Monitor CloudWatch metrics for Neptune Analytics, such as NumQueuedRequestsPerSec, NumOpenCypherRequestsPerSec, GraphStorageUsagePercent, GraphSizeBytes, and CPUUtilization, to determine if scaling is necessary. You can update a graph's configuration through the console, AWS CLI, or SDKs. (For examples and best practices, see the Operational excellence pillar section.)

Manage backups and failover events

Use replicas to ensure that a graph remains available in case of failure. A graph uses log-based persistence to commit changes across Availability Zones in an AWS Region. The replica acts as a warm standby and has access to this data. If there is a failure, the graph resumes operations on the replica. The application continues to use the same endpoint to connect to the graph. In-flight requests during the failure generate errors with a service unavailable exception. Consider using a retry with backoff pattern in the application code to catch the error, and try again after a brief interval. New requests made during failover are queued and might experience longer latency.

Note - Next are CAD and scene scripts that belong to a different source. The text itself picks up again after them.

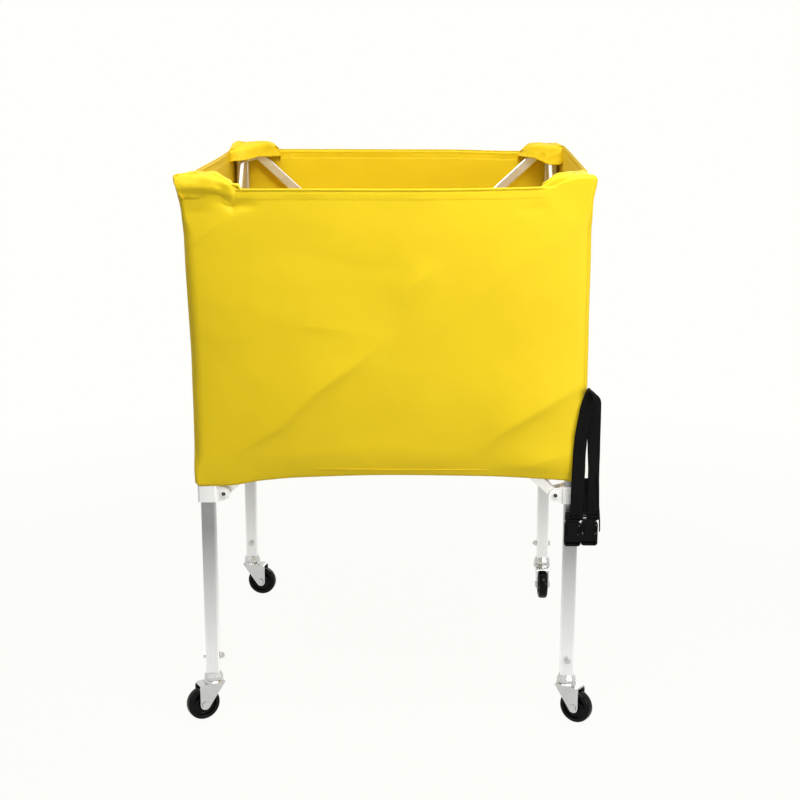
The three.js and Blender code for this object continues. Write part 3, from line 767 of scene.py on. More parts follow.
def stitch_row(points, outs, pitch):
    """Short raised stitches along a line of points, each with its outward direction, as one mesh."""
    mesh = bmesh.new()
    lengths = np.linalg.norm(np.diff(points, axis=0), axis=1)
    reach = np.concatenate([[0], np.cumsum(lengths)])

    def at(values, place):
        return Vector([np.interp(place, reach, values[:, axis]) for axis in range(3)])

    for place in np.arange(pitch, reach[-1] - pitch, pitch):
        ends = [at(points, place + side * STITCH_LONG / 2) for side in (-1, 1)]
        out = at(outs, place).normalized()
        middle = (ends[0] + ends[1]) / 2
        ahead = (ends[1] - ends[0]).normalized()
        aside = ahead.cross(out).normalized() * STITCH_THICK / 2
        proud = out * STITCH_THICK / 2
        ring = [mesh.verts.new(middle + step) for step in (aside, proud, -aside, -proud)]
        tips = [mesh.verts.new(end - proud / 2) for end in ends]
        for first, second in zip(ring, ring[1:] + ring[:1]):
            mesh.faces.new((tips[0], second, first))
            mesh.faces.new((tips[1], first, second))
    made = bpy.data.meshes.new("stitches")
    mesh.to_mesh(made)
    mesh.free()
    return made


def add_wall(name):
    points = wall_points(name)
    _, along, out = side_frame(name)
    if (along.cross(Vector((0, 0, 1)))).dot(out) < 0:
        points = points[:, ::-1]
    body = SIDES[name]["body"]
    wall = new_piece(f"wall_{name}", grid_mesh(f"wall_{name}", points), body, "yellow_cloth")
    thicken(wall)
    gather(wall)
    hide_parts(f"bag_{name}")
    seam = points[SEAM_ROW - len(HEM_ROWS), SEAM_ENDS:-SEAM_ENDS] + np.array(out) * SEAM_PROUD
    stitches = stitch_row(seam, np.tile(out, (len(seam), 1)), STITCH_LONG + STITCH_GAP)
    row = new_piece(f"hem_stitches_{name}", stitches, body, "yellow_cloth", THREAD)
    gather(row)


# Hoods over the legs

HOOD_SAMPLES = 168
HOOD_CORE = 6 * MM
ROUND_STEPS = 8
ROOF_SHARES = (0.03, 0.2, 0.4, 0.6, 0.78, 0.9)
RIM_STEPS = 8
RAISED_ROWS = 10
SKIRT_SHARES = np.linspace(0.08, 1, 14)
SKIRT_LEAST = 4 * MM
TUCK_POWER = 1.3
# The hood's outline: rounding of its two ends, the notches between its skirts and its inner
# band, and the band's knee as far and near places
END_ROUND = 3 * MM
NOTCH_SHARE = 0.93
NOTCH_OUT = 10 * MM
NOTCH_ROUND = 6 * MM
BAND_KNEE = (48.5 * MM, 13 * MM)
KNEE_ROUND = 12 * MM
BAND_NEAR = (2 * MM, 9 * MM)
BAND_RIM = 7 * MM
BAND_FLARE = 3 * MM
BAND_SPREAD = 50 * MM
# Where along X the front skirt starts to narrow and has narrowed, and where a skirt has its
# drop of the corner and of the end
ON_WAY = (16 * MM, 50 * MM)
SKIRT_FAR = (26 * MM, 46 * MM)
HOOD_WAVES = [(26 * MM, 1, 0), (12 * MM, 0.5, 2)]
HOOD_CRUMPLES = [(21 * MM, 1, 5)]
CRUMPLE_SHARE = 0.25
HOOD_SEED_STEP = 3.1
# How far an outward normal leans to X or Y where a hood's side rim and its front creases start
# and where they are whole
SIDE_LEANS = (0.3, 0.9)
FRONT_LEANS = (0.3, 0.8)

# Each hood in its corner's own X and Y, in millimetres: how far its outer faces stand off the
# leg's axis, how far it reaches, where its roof starts and ends its slope, how far it falls along
# each, how far its lid stands up, the width and the drop of its rounded outer rim at the corner
# and at the X end, and of its rim along its Y side, the drops of its outer skirt at the corner and
# at both ends, the drops of its inner band at one end, in the middle and at the other end, how far
# its skirt draws in and its lid puffs up, the side of its square cut, the rounding of its corner,
# how far its front draws in on the way to its end and at its end, how far the front's lower edge
# is tucked in further on the way, and how rumpled and how sharply crumpled the hood is
REAR_HOOD = dict(
    outs=(19.8, 19.8), ends=(62, 62), slope_x=(36, 58), slope_y=(20, 66), falls=(13, 0), lift=3,
    rim=(13, 13), rim_drop=(13, 13), side_rim=(8, 8), skirt=(32, 32, 28), band=(20, 21, 32),
    draw_in=1, puff=0.5, cut=120, corner=9, taper=(0, 0), tuck=0, rumple=0.8, crumple=2.6,
)
HOOD_SHAPES = {
    "front_left": dict(
        outs=(20, 29), ends=(66, 62), slope_x=(20, 60), slope_y=(30, 60), falls=(15, 2.5), lift=0.5,
        rim=(13, 5), rim_drop=(18, 5), side_rim=(4, 5), skirt=(36, 48, 36), band=(24, 21, 24),
        draw_in=10.8, puff=0, cut=120, corner=4, taper=(4.5, 10), tuck=2.6, rumple=1.2, crumple=3,
    ),
    "front_right": dict(
        outs=(16.4, 16.4), ends=(62, 62), slope_x=(30, 60), slope_y=(34, 60), falls=(14, 0), lift=0.5,
        rim=(6, 6), rim_drop=(6, 6), side_rim=(6, 6), skirt=(14, 24, 14), band=(24, 21, 24),
        draw_in=0, puff=1, cut=105, corner=6, taper=(0, 0), tuck=0, rumple=0.8, crumple=1.5,
    ),
    "rear_right": REAR_HOOD,
    "rear_left": dict(
        REAR_HOOD, ends=(72, 62), slope_x=(42, 76), slope_y=(0, 60), falls=(13, 9), lift=5,
        rim=(12, 12), rim_drop=(12, 12), band=(21, 19, 25),
    ),
}

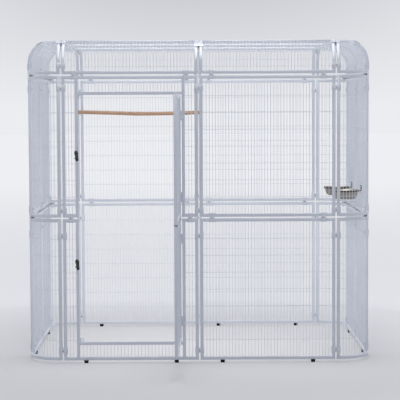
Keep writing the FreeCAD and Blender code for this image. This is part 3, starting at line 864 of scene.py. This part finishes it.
plateKinds = {
    # a plate outside and one inside, except under the roof, where there is only the lower plate
    "across": joinPieces([bowTie(), bowTie(y=tube, side=1)]),
    "along": joinPieces([bowTie(True), bowTie(True, tube, 1)]),
    "under": bowTie(),
}
bolt = clampBolt(tube + clamp["thick"])
shortBolt = clampBolt(tube - clamp["short"])  # its nut lies between the roof's tubes


def finishClamps(name, places, fastener=bolt, body="cage"):
    plates = [placePiece(copyPiece(plateKinds[kind]), place) for place, kind in places]
    bolts = [placePiece(copyPiece(fastener), place) for place, _ in places]
    finishPiece(joinPieces(plates), f"{name}_clamp_plates", "pressed", body=body)
    finishPiece(joinPieces(bolts), f"{name}_clamp_bolts", "", "bolt_steel", body, boltZinc)


for wall in walls:
    finishClamps(wall, wallClampPlaces(wall))
cornerClamps = []
for turn, x, y in (place for places in corners.values() for place in places):
    around = 90 - cornerBend if turn in (-90, 90) else cornerBend
    onBend = cornerPlace(turn, x, y) @ moved(bendCentre) @ turned(around)
    for z in (middleJoint, roofJoint):
        cornerClamps.append((onBend @ moved((0, -bendRadius, z)), "along"))
finishClamps("corner", cornerClamps)
finishClamps("roof", [
    (moved((x, y, ridge - tube)) @ turned(90) @ turned(90, "X"), "under")
    for x in (-jointX / 2, jointX / 2) for y in (-jointY, jointY)
], shortBolt)
finishClamps("door", [
    (leafPlace @ moved((x, leafFace, middleJoint)), "along")
    for x in (leafLeft + clamp["inset"], leafRight - clamp["inset"])
], body="door")
removePiece(*plateKinds.values(), bolt, shortBolt)

jamb = inMetres({"height": 45, "thick": 2})
zSpan = (middleJoint - jamb["height"] / 2, middleJoint + jamb["height"] / 2)
jambPlates = [
    box((x, x + jamb["thick"]), (0, tube), zSpan, softened["plate"])
    for x in (door["left"], door["right"] - jamb["thick"])
]
finishPiece(inWall(joinPieces(jambPlates)), "jamb_plates", "pressed")
print("clamps bolted")

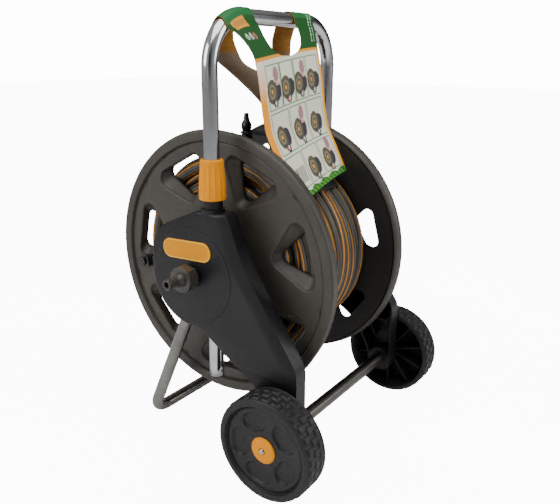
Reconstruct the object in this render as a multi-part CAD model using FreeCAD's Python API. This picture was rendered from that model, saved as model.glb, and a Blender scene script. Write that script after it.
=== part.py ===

If no replica is configured and the graph fails, Neptune Analytics recovers from durable storage, but recovery takes longer because Neptune has to re-initialize resources.

Create snapshots of the graph. (Neptune Analytics doesn't take automatic snapshots.) If the graph is modified on a regular basis after creation, take frequent snapshots to capture its current state. Delete older snapshots if restoration to an earlier point in time isn't required.

You can share snapshots with other accounts and across AWS Regions. If you have DR requirements, consider whether restoring the graph in a different Region from a snapshot meets your recovery time objective (RTO) and recovery point objective (RPO) requirements.